Interestingly, one 2004 study found that “the use of specialised medical equipment by patients at home, which has “increased in most industrialised countries…over the past 15 years, was actually met by patients who felt “deeply ambivalent about the benefits and drawbacks of technology. While technology can be pivotal in making patients autonomous and able to participate in the social world, it also imposes heavy restrictions that are intimately interwoven with the nature of the particular disease and with the patients personal life trajectory.
Its worth noting, though, that IV antibiotics and nutrition, dialysis and oxygen were the therapies investigated. Seven years on, the focus is much more on primary and secondary prevention in home self-care – on preventing an illness or event from ever happening, or after one case, preventing it from happening again – rather than just on long-term acute necessaries.
However, patients still have the same frustrations when the technology helping them care for themselves is too intrusive, clunky or problematic to feel helpful. They may understand quite well that its doing them a benefit, but if it makes life difficult, its hard to feel grateful. Take hearing aids, for instance. Now packed with advanced technology and so tiny as to be difficult to see, hearing aids were derided for being embarrassingly large and squawkily unhelpful.

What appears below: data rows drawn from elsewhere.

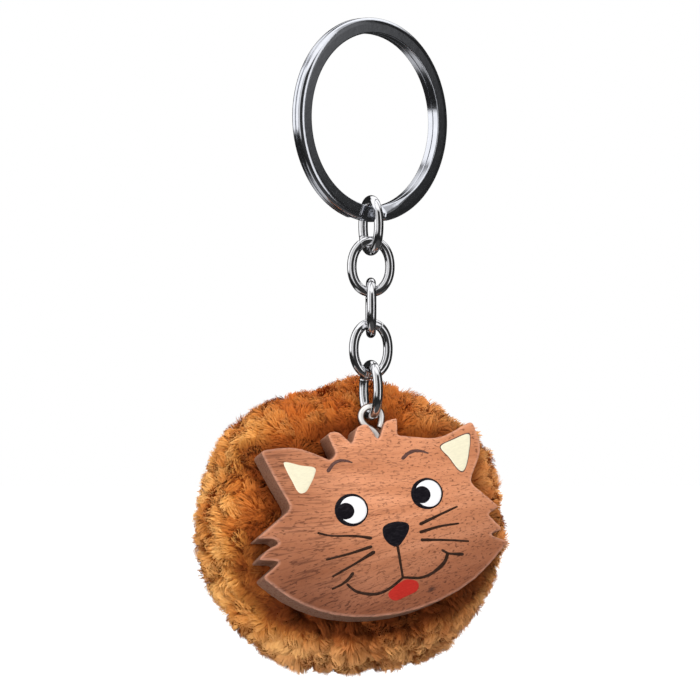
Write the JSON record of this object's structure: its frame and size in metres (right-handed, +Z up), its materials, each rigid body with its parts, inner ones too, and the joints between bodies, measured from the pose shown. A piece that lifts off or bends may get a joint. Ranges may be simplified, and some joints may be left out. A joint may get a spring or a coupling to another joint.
{
  "type": "plush keychain",
  "caption": "Keyring charm: a split ring and oval chain links carry a painted wooden cat face glued to a stuffed plush ball.",
  "frame": {"origin": "inner top of the split ring, where it hangs on a hook or a finger", "axes": "+Z up along the hanging chain, the cat face looks towards -Y, +X to the right seen from the front"},
  "size_m": [0.0446, 0.0374, 0.0967],
  "materials": {
    "ring_steel": "bright nickel-plated flat wire",
    "link_steel": "bright nickel-plated round wire",
    "eye_steel": "bright nickel-plated wire",
    "wood": "sanded open-pored reddish-brown hardwood with hand-painted features",
    "plush": "tufted golden-brown plush pile",
    "filling": "white polyester fibre",
    "thread": "twisted brown thread",
    "glue": "set hot-melt glue"
  },
  "bodies": {
    "ring": {"key_ring": "ring_steel"},
    "link_1": {"chain_link_1": "link_steel"},
    "link_2": {"chain_link_2": "link_steel"},
    "link_3": {"chain_link_3": "link_steel"},
    "link_4": {"chain_link_4": "link_steel"},
    "link_5": {"chain_link_5": "link_steel"},
    "head": {"screw_eye": "eye_steel", "wooden_face": "wood", "plush_cover": "plush", "stuffing": "filling", "gathering_thread": "thread", "glue_pad": "glue"}
  },
  "joints": [
    {"name": "link_1_swing", "type": "hinge", "parent": "ring", "child": "link_1", "pos_m": [0, 0, -0.02655], "axis": [0.8572, 0.515, 0], "range_deg": [-80, 80]},
    {"name": "link_2_swing", "type": "hinge", "parent": "link_1", "child": "link_2", "pos_m": [0, 0, -0.03195], "axis": [0.2079, -0.9781, 0], "range_deg": [-80, 80]},
    {"name": "link_3_swing", "type": "hinge", "parent": "link_2", "child": "link_3", "pos_m": [0, 0, -0.038], "axis": [-0.9781, 0.2079, 0], "range_deg": [-80, 80]},
    {"name": "link_4_swing", "type": "hinge", "parent": "link_3", "child": "link_4", "pos_m": [0, 0, -0.04405], "axis": [0.1736, 0.9848, 0], "range_deg": [-80, 80]},
    {"name": "link_5_swing", "type": "hinge", "parent": "link_4", "child": "link_5", "pos_m": [0, 0, -0.0501], "axis": [-0.9703, -0.2419, 0], "range_deg": [-50, 80]},
    {"name": "head_swing", "type": "hinge", "parent": "link_5", "child": "head", "pos_m": [0, 0, -0.05615], "axis": [0.1736, -0.9848, 0], "range_deg": [-70, 70]}
  ]
}
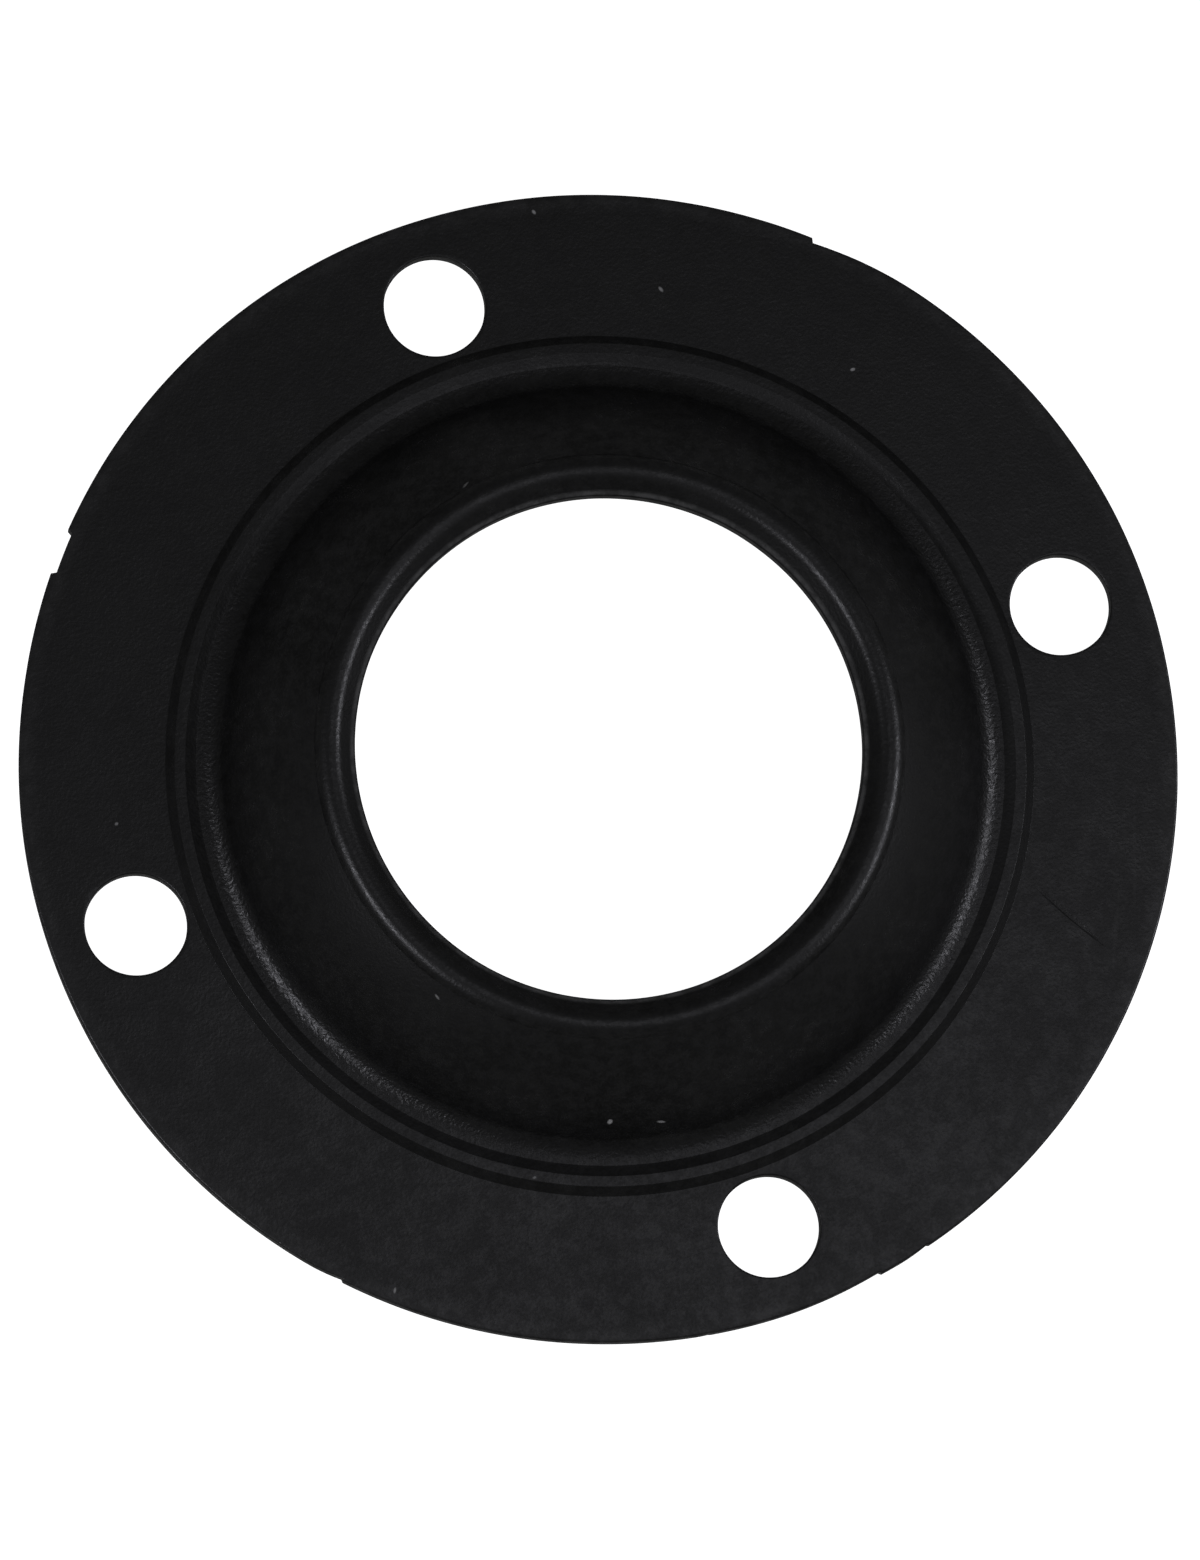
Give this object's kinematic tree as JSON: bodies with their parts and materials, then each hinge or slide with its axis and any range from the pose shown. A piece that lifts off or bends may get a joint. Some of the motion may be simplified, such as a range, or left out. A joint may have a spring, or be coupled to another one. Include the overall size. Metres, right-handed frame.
{
  "type": "toilet flange",
  "caption": "Round moulded rubber toilet flange: flat bolting flange, low sealing bead and a hollow raised collar with a thick rounded lip.",
  "frame": {"origin": "centre of the flat underside, on the collar's axis", "axes": "+Z along the collar's axis, from the flat underside towards the lip; +X through the centre of one bolt hole; +Y through the next"},
  "size_m": [0.18, 0.18, 0.0222],
  "materials": {
    "moulded_rubber": "satin black moulded rubber with a fine grain"
  },
  "bodies": {
    "root": {"bolt_flange": "moulded_rubber", "sealing_bead": "moulded_rubber", "collar_cone": "moulded_rubber", "collar_lip": "moulded_rubber"}
  },
  "joints": []
}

What technologies do we have today that could be made better? The glaringly obvious new helper we have in this process is in your pocket right now: the mobile phone. Half of all Americans carry around the equivalent of a circa-2000 computer. Its no understatement to say that this has the potential to turn healthcare on its head. The industry is being given an incredible new platform that can make mobile self-care possible to a degree impossible to imagine in previous decades, and we absolutely must be giving this the time, attention, resources and creativity that it deserves.
That’s why Im going to keep a close eye on the mHealth Summit later this year, and until then, its sponsors and participants. There already are a lot of brilliant people with their heads in this space (besides us!) and I have a good feeling about it. Were going to see exciting things soon.